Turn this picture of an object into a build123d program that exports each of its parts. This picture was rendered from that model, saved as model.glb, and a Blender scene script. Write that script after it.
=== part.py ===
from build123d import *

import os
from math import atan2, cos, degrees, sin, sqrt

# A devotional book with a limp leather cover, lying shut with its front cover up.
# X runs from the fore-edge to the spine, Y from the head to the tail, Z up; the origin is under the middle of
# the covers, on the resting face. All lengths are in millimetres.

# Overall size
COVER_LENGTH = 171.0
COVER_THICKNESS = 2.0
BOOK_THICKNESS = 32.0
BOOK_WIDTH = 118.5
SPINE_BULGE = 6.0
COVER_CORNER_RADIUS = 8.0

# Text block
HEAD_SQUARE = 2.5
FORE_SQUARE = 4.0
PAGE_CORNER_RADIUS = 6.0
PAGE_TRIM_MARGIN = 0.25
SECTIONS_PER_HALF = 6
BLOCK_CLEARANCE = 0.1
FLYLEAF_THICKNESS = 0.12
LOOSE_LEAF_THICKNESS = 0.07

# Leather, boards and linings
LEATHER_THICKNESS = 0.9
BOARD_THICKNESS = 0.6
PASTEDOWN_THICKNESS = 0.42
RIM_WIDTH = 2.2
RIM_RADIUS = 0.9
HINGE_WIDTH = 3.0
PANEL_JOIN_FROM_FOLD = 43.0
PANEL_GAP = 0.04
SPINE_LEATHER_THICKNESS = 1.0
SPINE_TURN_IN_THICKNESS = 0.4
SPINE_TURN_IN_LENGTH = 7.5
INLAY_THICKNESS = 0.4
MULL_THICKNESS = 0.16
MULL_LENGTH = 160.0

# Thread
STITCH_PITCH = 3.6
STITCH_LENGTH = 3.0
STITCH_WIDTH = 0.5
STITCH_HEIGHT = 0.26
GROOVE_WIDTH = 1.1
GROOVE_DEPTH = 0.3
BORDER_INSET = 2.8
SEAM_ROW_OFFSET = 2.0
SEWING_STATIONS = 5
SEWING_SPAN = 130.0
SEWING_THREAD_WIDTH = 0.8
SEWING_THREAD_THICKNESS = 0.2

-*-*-

→ **Aim**:
Return the material exactly as it stands.

→ **Solved exercise**:
Turn this picture of an object into a build123d program that exports each of its parts. This picture was rendered from that model, saved as model.glb, and a Blender scene script. Write that script after it.
=== part.py ===
from build123d import *

import os
from math import atan2, cos, degrees, sin, sqrt

# A devotional book with a limp leather cover, lying shut with its front cover up.
# X runs from the fore-edge to the spine, Y from the head to the tail, Z up; the origin is under the middle of
# the covers, on the resting face. All lengths are in millimetres.

# Overall size
COVER_LENGTH = 171.0
COVER_THICKNESS = 2.0
BOOK_THICKNESS = 32.0
BOOK_WIDTH = 118.5
SPINE_BULGE = 6.0
COVER_CORNER_RADIUS = 8.0

# Text block
HEAD_SQUARE = 2.5
FORE_SQUARE = 4.0
PAGE_CORNER_RADIUS = 6.0
PAGE_TRIM_MARGIN = 0.25
SECTIONS_PER_HALF = 6
BLOCK_CLEARANCE = 0.1
FLYLEAF_THICKNESS = 0.12
LOOSE_LEAF_THICKNESS = 0.07

# Leather, boards and linings
LEATHER_THICKNESS = 0.9
BOARD_THICKNESS = 0.6
PASTEDOWN_THICKNESS = 0.42
RIM_WIDTH = 2.2
RIM_RADIUS = 0.9
HINGE_WIDTH = 3.0
PANEL_JOIN_FROM_FOLD = 43.0
PANEL_GAP = 0.04
SPINE_LEATHER_THICKNESS = 1.0
SPINE_TURN_IN_THICKNESS = 0.4
SPINE_TURN_IN_LENGTH = 7.5
INLAY_THICKNESS = 0.4
MULL_THICKNESS = 0.16
MULL_LENGTH = 160.0

# Thread
STITCH_PITCH = 3.6
STITCH_LENGTH = 3.0
STITCH_WIDTH = 0.5
STITCH_HEIGHT = 0.26
GROOVE_WIDTH = 1.1
GROOVE_DEPTH = 0.3
BORDER_INSET = 2.8
SEAM_ROW_OFFSET = 2.0
SEWING_STATIONS = 5
SEWING_SPAN = 130.0
SEWING_THREAD_WIDTH = 0.8
SEWING_THREAD_THICKNESS = 0.2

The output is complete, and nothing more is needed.